A powerful state commission recommended that New York State close nine hospitals, eliminate some 7,200 hospital and nursing-home beds, and develop new home- and community-based services that would better meet future needs for health care.

The Commission on Health Care Facilities in the 21st Century also recommended that state leaders consider broader changes including comprehensive restructuring of health-care financing, expanded health-insurance coverage, and privatization of three State University teaching hospitals.

"Our health care system is broken and needs repair," said Dr. David Sandman, executive director of the commission. "Unless we act decisively, further facility closures and bankruptcies are almost certain to occur. Moreover, the hospitals that close due to market forces alone may be the ones most critical to preserving access."

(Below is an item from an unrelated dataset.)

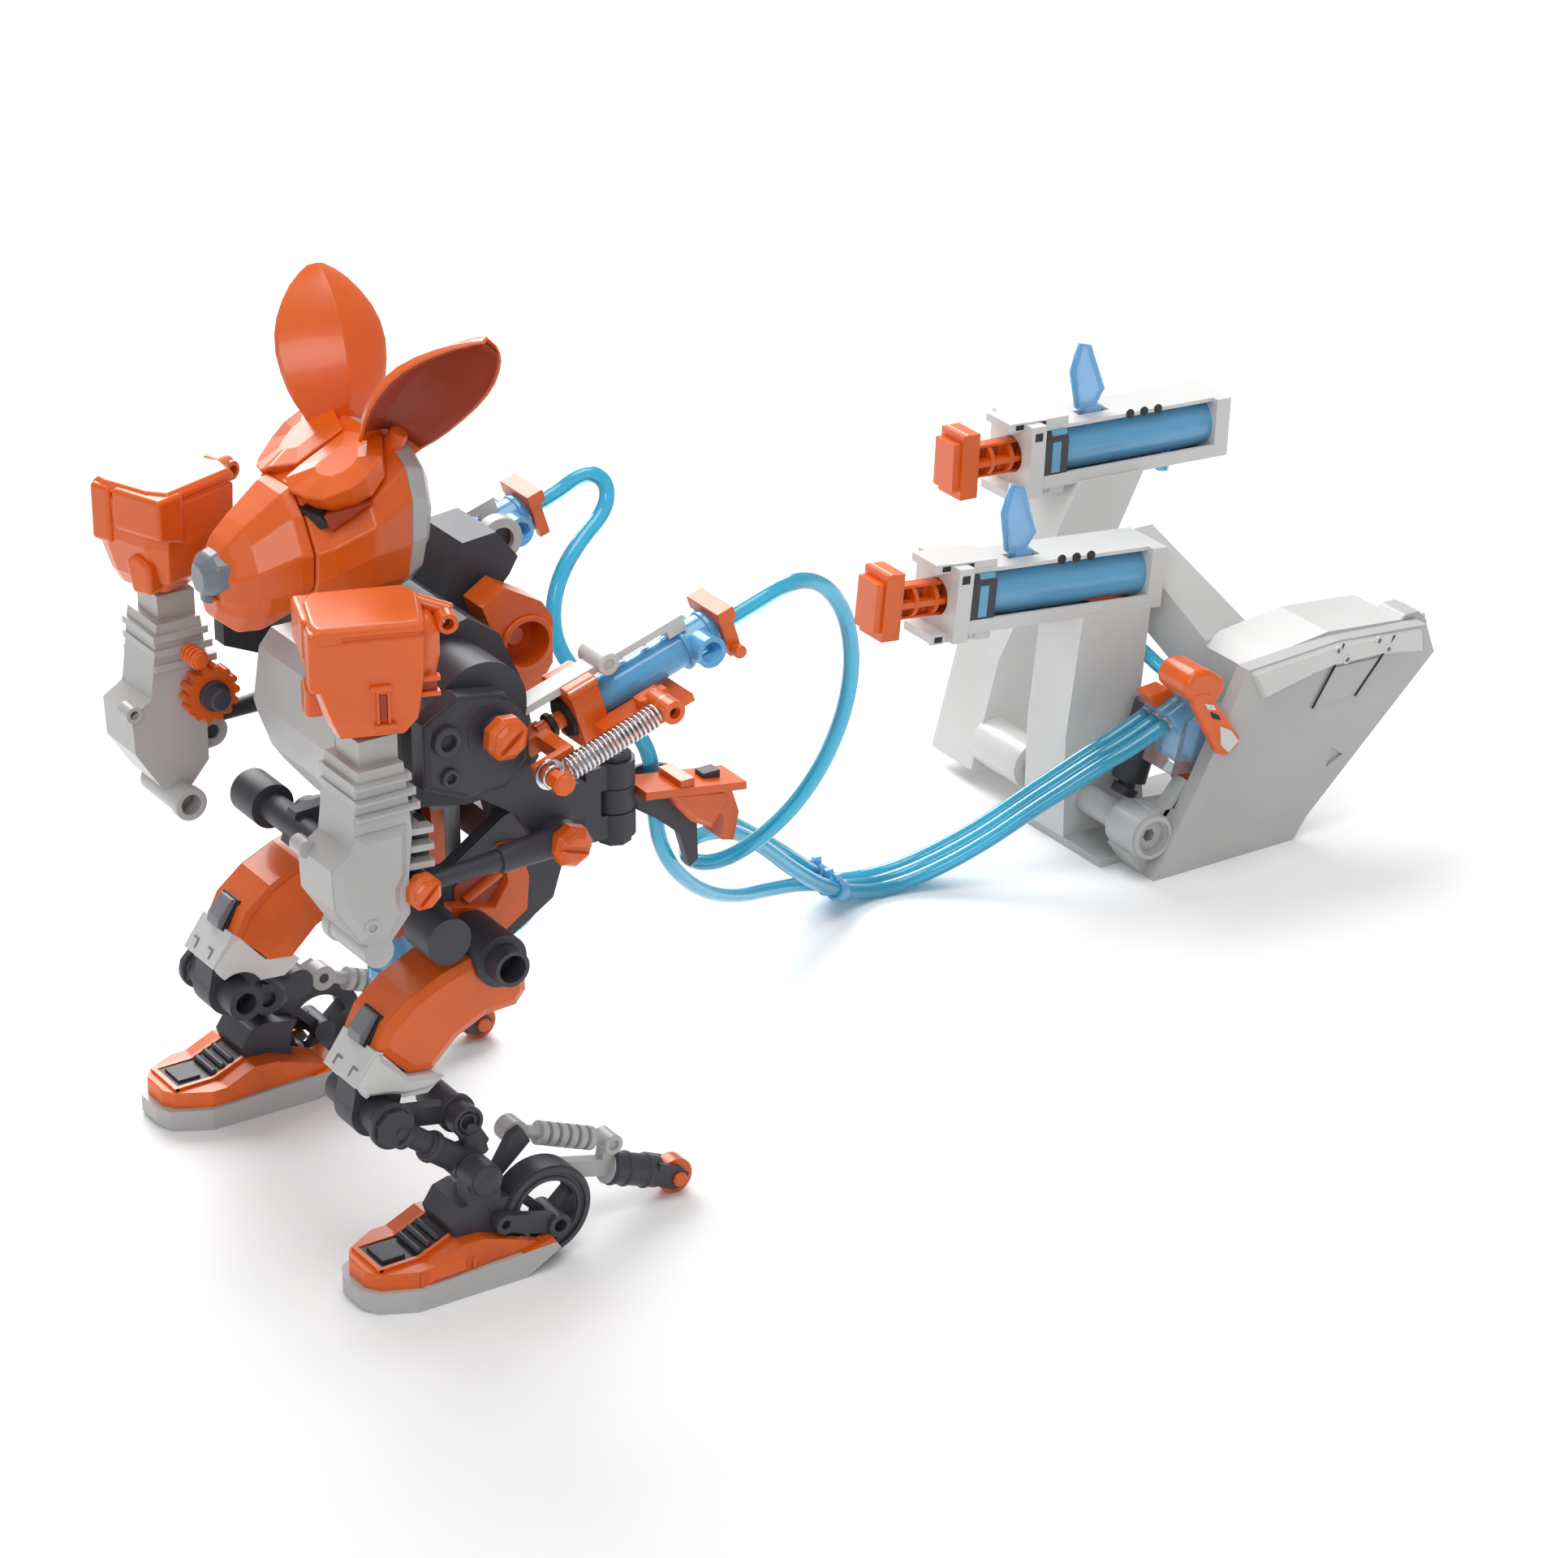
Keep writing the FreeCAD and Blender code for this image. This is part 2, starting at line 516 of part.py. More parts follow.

The commission's recommendations would reduce Medicaid costs by an estimated $249 million a year, with similar savings for employers and other private purchasers of health insurance. Hospitals and other service providers would reap an estimated $721 million annually that could be used to help pay restructuring and other costs.

The commission said New York's current health-care system suffers from "chronic instability" that has resulted in 70 hospitals and 63 nursing homes closing since 1983, with most surviving institutions operating at a loss. In such a system, "patient access to stable health care services is at risk," it said.

Despite those closings, the statewide hospital occupancy rate fell from 83 percent in 1983 to 65 percent in 2004, as medical advances and development of non-institutional services made hospitalization less necessary. Occupancy rates are especially low in the state's Western, Northern and Central regions, the commission said. Excess capacity increases costs, jeopardizes quality of care, encourages needless hospitalization and diverts resources away from the most vulnerable communities such as inner cities and rural areas, it said.

Recommendations for closure or restructuring affect one in four hospitals statewide and would eliminate 4,200 beds, about 7 percent of current hospital capacity. Some 3,000 nursing-home beds, 3 percent of the statewide total, would be eliminated while more than 1,000 new openings for long-term care would be created in non-institutional settings.

"New York should be proud of having one of the largest and most generous Medicaid programs in the nation," said the commission, which is chaired by Stephen Berger, a former state social services commission. "It is a very costly program to maintain, however, and its costs are rising at an unsustainable rate.

"Medicaid is a crippling budget item for the state and many counties. Upstate counties, which lack broad tax bases but have growing Medicaid populations, are particularly struggling under these cost burdens. We must regain control over Medicaid costs and spend more wisely to maintain health care services without crowding out our ability to finance other important social needs."

Under the statute that created the commission, its recommendations take effect unless both houses of the Legislature vote to reject them before January 1. Absent such rejection, the state Health Department is charged with implementing the recommendations starting in 2007.

The commission urged state leaders to undertake a "comprehensive review" of financing policies that affect hospitals and other health care providers as well as health-insurance purchasers and consumers. It said New York should "strive for health coverage that is universal, continuous, affordable to individuals and families, and affordable and sustainable for society at large."

Its report also called for expansion of primary-care capacity; development of "hybrid" facilities that are "less than a hospital and more than a primary-care center"; analysis of privatizing SUNY teaching hospitals at Brooklyn, Stony Brook and Syracuse; greater use of health-information technologies; and a broad review of "the future role of county-owned and operated nursing homes."

The commission's report is available at www.nyhealthcarecommission.org. A summary compiled by the Business Council is available at www.bcnys.org/whatsnew/2006/1129bergersummary.pdf.